God, who made the world and everything in it, since He is Lord of heaven and earth, does not dwell in temples made with hands. Nor is He worshipped with men’s hands, as though He needed anything, since He gives to all life, breath, and all things. And He has made from one blood every nation of men to dwell on all the face of the earth, and has determined their preappointed times and the boundaries of their dwellings, so that they should seek the Lord, in the hope that they might grope for Him and find Him, though He is not far from each one of us; for in Him we live and move and have our being, as also some of your own poets have said, “For we are also His offspring.”
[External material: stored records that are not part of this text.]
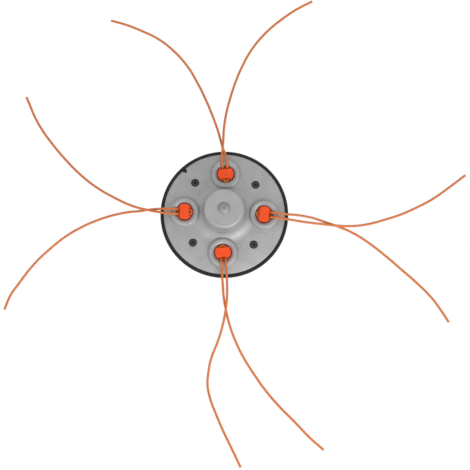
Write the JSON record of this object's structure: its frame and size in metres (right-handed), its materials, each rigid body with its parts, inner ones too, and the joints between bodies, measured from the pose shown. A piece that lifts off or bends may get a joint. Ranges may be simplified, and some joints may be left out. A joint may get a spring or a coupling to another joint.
{
  "type": "line trimmer head",
  "caption": "Fixed-line trimmer head: a domed aluminium cap with a raised ground hub on a black plastic plate, with folded cutting lines held under posts in raised eyelets.",
  "frame": {"origin": "on the axis of rotation, in the plane of the flat back face that bolts to the gearbox", "axes": "+Z along the axis of rotation, from the gearbox towards the ground hub; +X through the centre of the first eyelet"},
  "size_m": [0.4604, 0.4781, 0.05],
  "materials": {
    "black_plastic": "moulded glass-filled nylon, satin",
    "cast_aluminium": "die cast, fine blasted satin",
    "steel": "turned, oiled",
    "orange_plastic": "moulded nylon, light gloss",
    "line_nylon": "extruded nylon monofilament, translucent satin",
    "black_steel": "black oxide",
    "zinc_steel": "zinc plated"
  },
  "bodies": {
    "root": {"back_plate": "black_plastic", "cap": "cast_aluminium", "arbor_insert": "steel", "line_post_1": "orange_plastic", "line_post_2": "orange_plastic", "line_post_3": "orange_plastic", "line_post_4": "orange_plastic", "line_1": "line_nylon", "line_2": "line_nylon", "line_3": "line_nylon", "line_4": "line_nylon", "screw_1": "black_steel", "screw_2": "black_steel", "screw_3": "black_steel", "screw_4": "black_steel", "nut_1": "zinc_steel", "nut_2": "zinc_steel", "nut_3": "zinc_steel", "nut_4": "zinc_steel"}
  },
  "joints": []
}
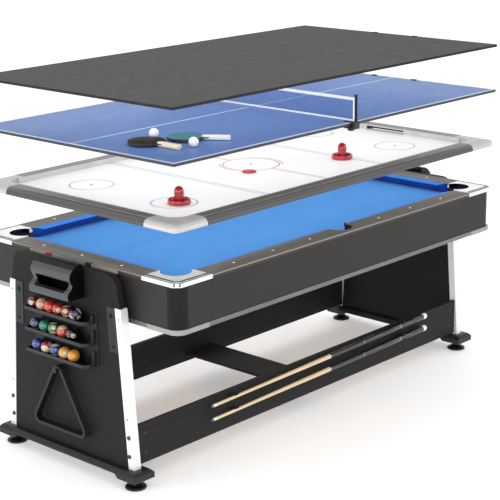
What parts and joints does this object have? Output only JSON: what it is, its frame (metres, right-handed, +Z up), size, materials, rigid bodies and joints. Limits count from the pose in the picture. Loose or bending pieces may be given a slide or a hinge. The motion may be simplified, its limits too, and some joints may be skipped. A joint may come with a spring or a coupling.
{
  "type": "multi-game table",
  "caption": "Four-in-one games table: pool cabinet on panel legs, with air-hockey deck, table-tennis top and dining top lifted above it, cues, bats, balls and strikers.",
  "frame": {"origin": "on the floor under the middle of the table", "axes": "+X along the table length, +Y across to the back long side, +Z up"},
  "size_m": [2.427, 1.216, 1.559],
  "materials": {
    "laminate_dark": "dark wood-grain laminate, satin",
    "laminate_grey": "grey-brown wood-grain laminate, satin",
    "panel_black": "charcoal laminate board, matte",
    "board_core": "bare fibreboard",
    "black_plastic": "moulded, fine texture",
    "graphite_plastic": "moulded, brushed metallic grey",
    "white_plastic": "white, smooth",
    "leg_aluminium": "satin silver extrusion",
    "casting_chrome": "bright cast corner",
    "guard_silver": "satin silver",
    "bolt_steel": "blackened",
    "pool_cloth": "blue napped billiard cloth",
    "cue_wood": "lacquered maple shaft, black butt",
    "hockey_white": "white low-friction laminate with printed lines",
    "hockey_rail_grey": "dark grey moulded rail",
    "bracket_silver": "satin silver corner bracket",
    "striker_red": "red, polished",
    "tt_blue": "blue painted board, white lines",
    "dining_grey": "plain matte dark grey board",
    "net_fabric": "open blue mesh with white tape",
    "bat_dark_face": "dark pimpled rubber, cream wood handle",
    "bat_teal_face": "blue-grey pimpled rubber, white handle",
    "ball_resin": "polished phenolic resin, assorted colours",
    "celluloid_white": "white table-tennis ball",
    "marker_red": "red",
    "marker_black": "black",
    "fan_plastic": "moulded"
  },
  "bodies": {
    "table_base": {"aprons": "laminate_dark", "corner_posts": "panel_black", "bottom_panel": "board_core", "bottom_trim_rails": "laminate_grey", "bottom_corner_guards": "guard_silver", "bed_joists": "board_core", "pool_bed": "board_core", "bed_cloth": "pool_cloth", "pool_rails": "laminate_grey", "rail_sights": "white_plastic", "cushions": "pool_cloth", "corner_castings": "casting_chrome", "pocket_cups": "black_plastic", "small_screws": "bolt_steel", "end_panel_left": "panel_black", "end_panel_right": "panel_black", "leg_extrusions": "leg_aluminium", "frame_bolts": "bolt_steel", "foot_beams": "black_plastic", "cabinet_spacer_blocks": "board_core", "stretchers": "panel_black", "cross_brace": "panel_black", "fixing_plates": "black_plastic", "score_strip": "white_plastic", "accessory_boxes": "graphite_plastic", "ball_rack": "black_plastic", "cue_clips": "black_plastic"},
    "hockey_deck": {"hockey_surface": "hockey_white", "hockey_plenum": "board_core", "hockey_rails": "hockey_rail_grey", "hockey_corner_brackets": "bracket_silver", "hockey_inner_walls": "white_plastic", "hockey_goal_boxes": "fan_plastic", "blower_housing": "fan_plastic"},
    "tennis_top": {"table_tennis_board": "tt_blue", "tennis_net": "net_fabric", "net_posts": "black_plastic"},
    "dining_top": {"dining_board": "dining_grey"},
    "triangle": {"ball_triangle": "black_plastic"},
    "bat_dark": {"bat_dark": "bat_dark_face"},
    "bat_teal": {"bat_teal": "bat_teal_face"},
    "blower_rotor": {"blower_rotor": "fan_plastic"},
    "cue_lower": {"cue_lower": "cue_wood"},
    "cue_upper": {"cue_upper": "cue_wood"},
    "leveller_back_left": {"leveller_back_left": "black_plastic"},
    "leveller_back_right": {"leveller_back_right": "black_plastic"},
    "leveller_front_left": {"leveller_front_left": "black_plastic"},
    "leveller_front_right": {"leveller_front_right": "black_plastic"},
    "net_clamp_screw_back": {"net_clamp_screw_back": "black_plastic"},
    "net_clamp_screw_front": {"net_clamp_screw_front": "black_plastic"},
    "balls_bottom": {"pool_balls_bottom_row": "ball_resin"},
    "balls_middle": {"pool_balls_middle_row": "ball_resin"},
    "balls_top": {"pool_balls_top_row": "ball_resin"},
    "puck": {"puck": "striker_red"},
    "score_marker_black": {"score_marker_black": "marker_black"},
    "score_marker_red": {"score_marker_red": "marker_red"},
    "striker_left": {"striker_left": "striker_red"},
    "striker_right": {"striker_right": "striker_red"},
    "tennis_ball_left": {"tennis_ball_left": "celluloid_white"},
    "tennis_ball_right": {"tennis_ball_right": "celluloid_white"}
  },
  "joints": [
    {"name": "hockey_lift", "type": "slide", "parent": "table_base", "child": "hockey_deck", "axis": [0, 0, 1], "range_m": [-0.195, 0]},
    {"name": "tennis_lift", "type": "slide", "parent": "hockey_deck", "child": "tennis_top", "axis": [0, 0, 1], "range_m": [-0.17, 0]},
    {"name": "dining_lift", "type": "slide", "parent": "tennis_top", "child": "dining_top", "axis": [0, 0, 1], "range_m": [-0.08, 0]},
    {"name": "leveller_front_left_turn", "type": "hinge", "parent": "table_base", "child": "leveller_front_left", "pos_m": [-1.11, -0.372, 0.05], "axis": [0, 0, 1], "continuous": true},
    {"name": "leveller_back_left_turn", "type": "hinge", "parent": "table_base", "child": "leveller_back_left", "pos_m": [-1.11, 0.372, 0.05], "axis": [0, 0, 1], "continuous": true},
    {"name": "leveller_front_right_turn", "type": "hinge", "parent": "table_base", "child": "leveller_front_right", "pos_m": [1.11, -0.372, 0.05], "axis": [0, 0, 1], "continuous": true},
    {"name": "leveller_back_right_turn", "type": "hinge", "parent": "table_base", "child": "leveller_back_right", "pos_m": [1.11, 0.372, 0.05], "axis": [0, 0, 1], "continuous": true},
    {"name": "score_marker_red_slide", "type": "slide", "parent": "table_base", "child": "score_marker_red", "axis": [0, 1, 0], "range_m": [-0.125, 0.085]},
    {"name": "score_marker_black_slide", "type": "slide", "parent": "table_base", "child": "score_marker_black", "axis": [0, 1, 0], "range_m": [-0.13, 0.078]},
    {"name": "balls_top_roll", "type": "slide", "parent": "table_base", "child": "balls_top", "axis": [0, 1, 0], "range_m": [-0.045, 0]},
    {"name": "balls_middle_roll", "type": "slide", "parent": "table_base", "child": "balls_middle", "axis": [0, 1, 0], "range_m": [-0.065, 0.009]},
    {"name": "balls_bottom_roll", "type": "slide", "parent": "table_base", "child": "balls_bottom", "axis": [0, 1, 0], "range_m": [-0.06, 0.013]},
    {"name": "triangle_swing", "type": "hinge", "parent": "table_base", "child": "triangle", "pos_m": [-1.15, 0.018, 0.42], "axis": [1, 0, 0], "range_deg": [-15, 15]},
    {"name": "cue_upper_pull", "type": "slide", "parent": "table_base", "child": "cue_upper", "axis": [0, -1, 0], "range_m": [0, 0.25]},
    {"name": "cue_lower_pull", "type": "slide", "parent": "table_base", "child": "cue_lower", "axis": [0, -1, 0], "range_m": [0, 0.25]},
    {"name": "blower_spin", "type": "hinge", "parent": "hockey_deck", "child": "blower_rotor", "pos_m": [0.62, 0, 1.05], "axis": [0, 0, 1], "continuous": true},
    {"name": "striker_left_slide", "type": "slide", "parent": "hockey_deck", "child": "striker_left", "axis": [1, 0, 0], "range_m": [-0.19, 0.5]},
    {"name": "striker_right_slide", "type": "slide", "parent": "hockey_deck", "child": "striker_right", "axis": [1, 0, 0], "range_m": [-0.4, 0.575]},
    {"name": "puck_slide", "type": "slide", "parent": "hockey_deck", "child": "puck", "axis": [1, 0, 0], "range_m": [-0.82, 1.07]},
    {"name": "net_clamp_front_turn", "type": "hinge", "parent": "tennis_top", "child": "net_clamp_screw_front", "pos_m": [0, -0.574, 1.32], "axis": [0, 0, 1], "continuous": true},
    {"name": "net_clamp_back_turn", "type": "hinge", "parent": "tennis_top", "child": "net_clamp_screw_back", "pos_m": [0, 0.574, 1.32], "axis": [0, 0, 1], "continuous": true},
    {"name": "bat_dark_lift", "type": "slide", "parent": "tennis_top", "child": "bat_dark", "axis": [0, 0, 1], "range_m": [0, 0.08]},
    {"name": "bat_teal_lift", "type": "slide", "parent": "tennis_top", "child": "bat_teal", "axis": [0, 0, 1], "range_m": [0, 0.08]},
    {"name": "tennis_ball_left_roll", "type": "slide", "parent": "tennis_top", "child": "tennis_ball_left", "axis": [1, 0, 0], "range_m": [0, 0.5]},
    {"name": "tennis_ball_right_roll", "type": "slide", "parent": "tennis_top", "child": "tennis_ball_right", "axis": [0, -1, 0], "range_m": [0, 0.13]}
  ]
}
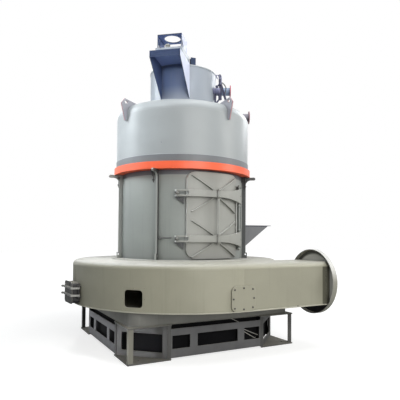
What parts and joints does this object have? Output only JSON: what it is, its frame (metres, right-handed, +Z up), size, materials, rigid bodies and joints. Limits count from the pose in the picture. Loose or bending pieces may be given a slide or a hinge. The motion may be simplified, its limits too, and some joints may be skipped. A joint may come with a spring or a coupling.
{
  "type": "vertical roller grinding mill housing",
  "caption": "Round roller grinding mill on a welded base, with a spiral air box and inlet duct, hinged access door, clamp ring, domed hood and separator drum.",
  "frame": {"origin": "on the mill's vertical axis at floor level, centre of the four anchor bolts", "axes": "+Z up, +X along the inlet duct towards its flange, -Y towards the access door"},
  "size_m": [3.5201, 3.662, 4.7],
  "materials": {
    "base_paint": "matt dark grey machinery enamel",
    "box_paint": "semi-gloss warm grey machinery enamel",
    "casing_paint": "semi-gloss grey machinery enamel",
    "ring_paint": "semi-gloss orange enamel",
    "hood_paint": "semi-gloss light grey machinery enamel",
    "flange_paint": "grey enamel with a red flange",
    "dark_paint": "dark blue-grey enamel"
  },
  "bodies": {
    "frame": {"foot_plates": "base_paint", "stand_posts": "base_paint", "corner_panels": "base_paint", "side_panel_front": "base_paint", "side_panel_back": "base_paint", "side_panel_left": "base_paint", "side_panel_right": "base_paint", "base_plate": "base_paint", "pit_screen": "base_paint", "skirt": "box_paint", "volute_floor": "box_paint", "volute_wall_front_left": "box_paint", "volute_wall_back_left": "box_paint", "volute_wall_back_right": "box_paint", "volute_wall_front_right": "box_paint", "volute_roof": "box_paint", "inlet_duct_walls": "box_paint", "inlet_flange": "box_paint", "inspection_cover": "box_paint", "hatch_frame": "box_paint", "hatch_hinge": "box_paint", "casing_foot_ring": "casing_paint", "casing_below_door": "casing_paint", "casing_above_door": "casing_paint", "casing_left": "casing_paint", "casing_back": "casing_paint", "casing_right": "casing_paint", "casing_ribs": "casing_paint", "door_frame": "casing_paint", "door_hinge": "casing_paint", "door_latches": "casing_paint", "feed_hopper": "casing_paint", "clamp_ring": "ring_paint", "hood_band": "hood_paint", "hood_shell": "hood_paint", "hood_roof": "hood_paint", "lifting_ears": "hood_paint", "hood_stub": "flange_paint", "separator_drum": "hood_paint", "drum_roof": "hood_paint", "outlet_hood": "dark_paint", "bearing_box": "hood_paint", "motor_stand": "dark_paint", "roof_bracket": "dark_paint", "side_pipe": "flange_paint", "side_actuator": "dark_paint"},
    "main_door": {"door_panel": "casing_paint", "door_arms": "casing_paint"},
    "side_hatch": {"hatch_door": "box_paint"}
  },
  "joints": [
    {"name": "main_door_hinge", "type": "hinge", "parent": "frame", "child": "main_door", "pos_m": [0.51762, -0.95357, 1.9], "axis": [0, 0, 1], "range_deg": [0, 110]},
    {"name": "side_hatch_hinge", "type": "hinge", "parent": "frame", "child": "side_hatch", "pos_m": [-1.76074, -0.31859, 0.83], "axis": [0, 0, 1], "range_deg": [0, 100]}
  ]
}
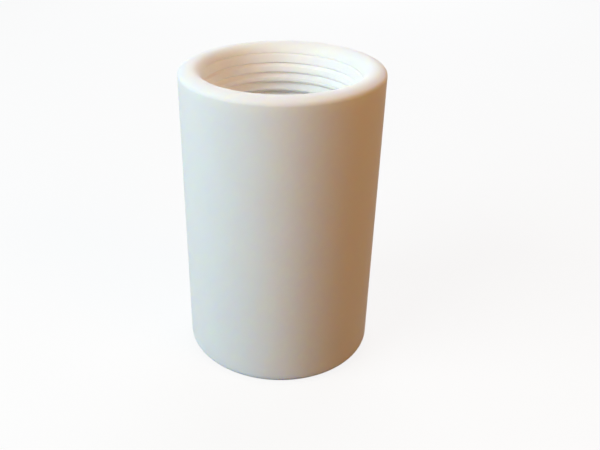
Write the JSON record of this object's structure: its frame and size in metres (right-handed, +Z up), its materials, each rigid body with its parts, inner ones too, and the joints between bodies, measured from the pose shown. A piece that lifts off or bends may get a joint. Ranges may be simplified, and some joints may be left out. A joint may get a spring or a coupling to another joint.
{
  "type": "drop pipe coupling",
  "caption": "Straight heavy-wall white PVC coupling with a taper pipe thread in each end, for joining lengths of threaded well drop pipe.",
  "frame": {"origin": "centre of the lower end face", "axes": "+Z runs up along the coupling's axis; the coupling looks the same from every side, so +X and +Y only fix where the thread starts"},
  "size_m": [0.0422, 0.0422, 0.0651],
  "materials": {
    "coupling": "white rigid PVC, extruded outside, turned and tapped ends"
  },
  "bodies": {
    "root": {"coupling": "coupling"}
  },
  "joints": []
}
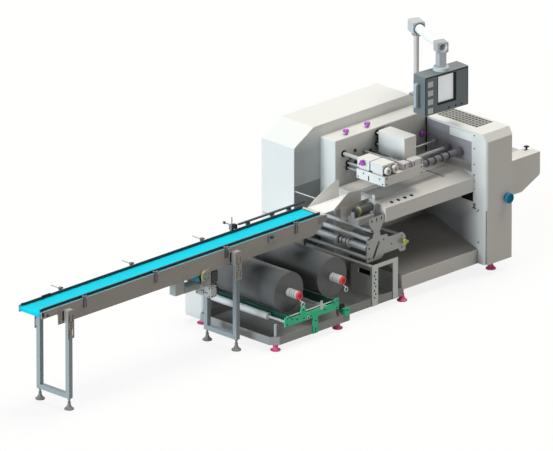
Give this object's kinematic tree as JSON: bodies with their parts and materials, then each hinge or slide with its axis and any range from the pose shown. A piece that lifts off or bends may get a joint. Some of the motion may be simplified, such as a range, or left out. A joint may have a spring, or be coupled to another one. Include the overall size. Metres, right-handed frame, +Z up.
{
  "type": "flow wrap machine",
  "caption": "Horizontal flow wrap machine: belt infeed, film reels below, forming box, sealing table, end sealing cabinet, operator panel on an arm.",
  "frame": {"origin": "on the floor, under the middle of the whole machine's box", "axes": "+X with the product from infeed to discharge, +Y to the back of the machine, +Z up"},
  "size_m": [5.3749, 1.2875, 1.96],
  "materials": {
    "grey_paint": "satin warm grey powder coat",
    "cyan_belt": "smooth cyan conveyor belt",
    "steel_sheet": "brushed stainless sheet",
    "steel_bar": "ground steel bar",
    "dark_rail": "black guide rail",
    "grey_foot": "moulded grey foot",
    "cast_alloy": "cast alloy, painted light grey",
    "magenta_foot": "moulded magenta foot",
    "white_paint": "smooth white powder coat",
    "dark_film": "tightly wound dark film",
    "green_paint": "green powder coat",
    "white_roller": "pale roller sleeve",
    "alloy_roller": "turned alloy roller",
    "bright_sheet": "bright brushed sheet",
    "grille_steel": "perforated grey sheet",
    "tinted_guard": "tinted guard panel",
    "blue_knob": "blue moulded hand wheel",
    "purple_knob": "purple moulded knob",
    "pale_belt": "pale discharge belt",
    "white_tube": "white painted tube",
    "panel_paint": "dark grey-green paint",
    "grey_button": "moulded grey button",
    "screen": "pale blank screen"
  },
  "bodies": {
    "frame": {"conveyor_side_plates": "grey_paint", "conveyor_belt": "cyan_belt", "slider_bed": "steel_sheet", "belt_rollers": "steel_bar", "guide_rails": "dark_rail", "rail_brackets": "steel_sheet", "rail_rods": "steel_bar", "belt_tensioner": "steel_sheet", "leg_frames": "grey_paint", "leg_brackets": "grey_paint", "conveyor_feet": "grey_foot", "drive_bracket": "grey_paint", "drive_gearmotor": "cast_alloy", "base_tray": "grey_paint", "levelling_feet": "magenta_foot", "unwind_housing": "white_paint", "mandrel_bearings": "cast_alloy", "splice_frame": "green_paint", "splice_rods": "steel_bar", "roller_shafts": "steel_bar", "film_plate_front": "steel_sheet", "film_plate_back": "steel_sheet", "post_frame": "steel_sheet", "forming_box": "bright_sheet", "film_drive_box": "steel_sheet", "plinth": "white_paint", "sealing_table": "white_paint", "inner_housing": "white_paint", "rear_cover": "white_paint", "cabinet_base": "white_paint", "cabinet_hood": "white_paint", "cabinet_grille": "grille_steel", "tunnel_guard": "tinted_guard", "clamp_knobs": "purple_knob", "discharge_frame": "white_paint", "discharge_belt": "pale_belt", "seal_unit_housing": "white_paint", "seal_unit_shafts": "steel_bar", "seal_unit_boxes": "white_paint", "cover_box": "white_paint", "clamp_blocks": "cast_alloy", "hooked_rod": "steel_bar", "panel_pole": "grey_paint", "panel_elbow": "cast_alloy", "panel_arm": "white_tube", "panel_coupling": "cast_alloy"},
    "reel_1": {"film_roll_1": "dark_film", "mandrel_1": "steel_bar"},
    "reel_2": {"film_roll_2": "dark_film", "mandrel_2": "steel_bar"},
    "low_roller": {"low_roller": "white_roller"},
    "film_roller_1": {"film_roller_1": "alloy_roller"},
    "film_roller_2": {"film_roller_2": "alloy_roller"},
    "film_roller_3": {"film_roller_3": "alloy_roller"},
    "film_roller_4": {"film_roller_4": "alloy_roller"},
    "handwheel": {"handwheel": "blue_knob"},
    "panel": {"panel_case": "panel_paint", "panel_screen": "screen", "panel_buttons": "grey_button", "panel_handles": "cast_alloy"}
  },
  "joints": [
    {"name": "reel_1_spin", "type": "hinge", "parent": "frame", "child": "reel_1", "pos_m": [-0.1215, -0.15025, 0.425], "axis": [0, 1, 0], "continuous": true},
    {"name": "reel_2_spin", "type": "hinge", "parent": "frame", "child": "reel_2", "pos_m": [0.3705, -0.15025, 0.425], "axis": [0, 1, 0], "continuous": true},
    {"name": "low_roller_spin", "type": "hinge", "parent": "frame", "child": "low_roller", "pos_m": [-0.2555, -0.15025, 0.23], "axis": [0, 1, 0], "continuous": true},
    {"name": "film_roller_1_spin", "type": "hinge", "parent": "frame", "child": "film_roller_1", "pos_m": [0.8485, -0.15025, 0.437], "axis": [0, 1, 0], "continuous": true},
    {"name": "film_roller_2_spin", "type": "hinge", "parent": "frame", "child": "film_roller_2", "pos_m": [0.8485, -0.15025, 0.523], "axis": [0, 1, 0], "continuous": true},
    {"name": "film_roller_3_spin", "type": "hinge", "parent": "frame", "child": "film_roller_3", "pos_m": [0.8485, -0.15025, 0.6], "axis": [0, 1, 0], "continuous": true},
    {"name": "film_roller_4_spin", "type": "hinge", "parent": "frame", "child": "film_roller_4", "pos_m": [0.8845, -0.15025, 0.662], "axis": [0, 1, 0], "continuous": true},
    {"name": "handwheel_spin", "type": "hinge", "parent": "frame", "child": "handwheel", "pos_m": [2.2815, -0.56425, 0.625], "axis": [0, 1, 0], "continuous": true},
    {"name": "panel_swivel", "type": "hinge", "parent": "frame", "child": "panel", "pos_m": [1.9265, -0.16825, 1.72], "axis": [0, 0, 1], "range_deg": [-90, 90]}
  ]
}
Therefore, since we are the offspring of God, we ought not to think that the Divine nature is like gold or silver or stone, something shaped by art and man’s devising. Truly, these times of ignorance God overlooked, but now commands all men everywhere to repent, because He has appointed a day on which He will judge the world in righteousness by the Man whom He has ordained. He has given assurance of this to all by raising Him from the dead (Acts 17:24–31).

Why does it matter what people believe about creation? People often wonder why we at Answers in Genesis believe it is so important to share the truth about the historicity and trustworthiness of Genesis. Why did we build the Creation Museum, encouraging visitors to “prepare to believe”? Well, like Paul in Athens, we know that the world today is filled with people who do not believe that God made the world and is the Author of life, that they are descended from Adam, that they are accountable for their sin to God. And not knowing this, the gospel of salvation seems irrelevant to them. The Bible’s message that they should repent and trust Jesus Christ, the crucified and resurrected Son of God, seems cryptic.

How indeed can we expect people to understand and accept what the Bible teaches about a crucified and risen Lord if we fail to build the foundation for them to accept the Bible’s teachings about the Creator God, the one to whom we are accountable? How can they fully appreciate the suffering Savior who “was wounded for our transgressions,” who was “bruised for our iniquities” and by whose “stripes we are healed” (Isaiah 53:5) if their understanding of the origin of sin and suffering has no more truth in it than the tale of the curious Pandora who unleashed all the suffering that haunts the world?

How can they understand that the Son of God, the man Jesus Christ, was “the last Adam [who] became a life-giving spirit” if they do not believe that “the first Adam became a living being” (1 Corinthians 15:45)? Let us not lose sight of the importance of building a biblical worldview among those who are deceived by the popular lies of molecules-to-man evolution. We need to teach them the truth about our Creator. Then they can better understand their accountability to the One True God and receive the loving grace freely offered to them through Jesus Christ.

Footnotes

  1. Herodotus wrote, “Almost all the names of the gods came into Greece from Egypt.” From Herodotus, translator George Rawlinson, The History of Herodotus, Book 2, section 50, published by Encyclopaedia Britannica, 1952.
  2. This slogan debuted in 1972 in Chiffon margarine commercials declaring that Chiffon tasted just like butter.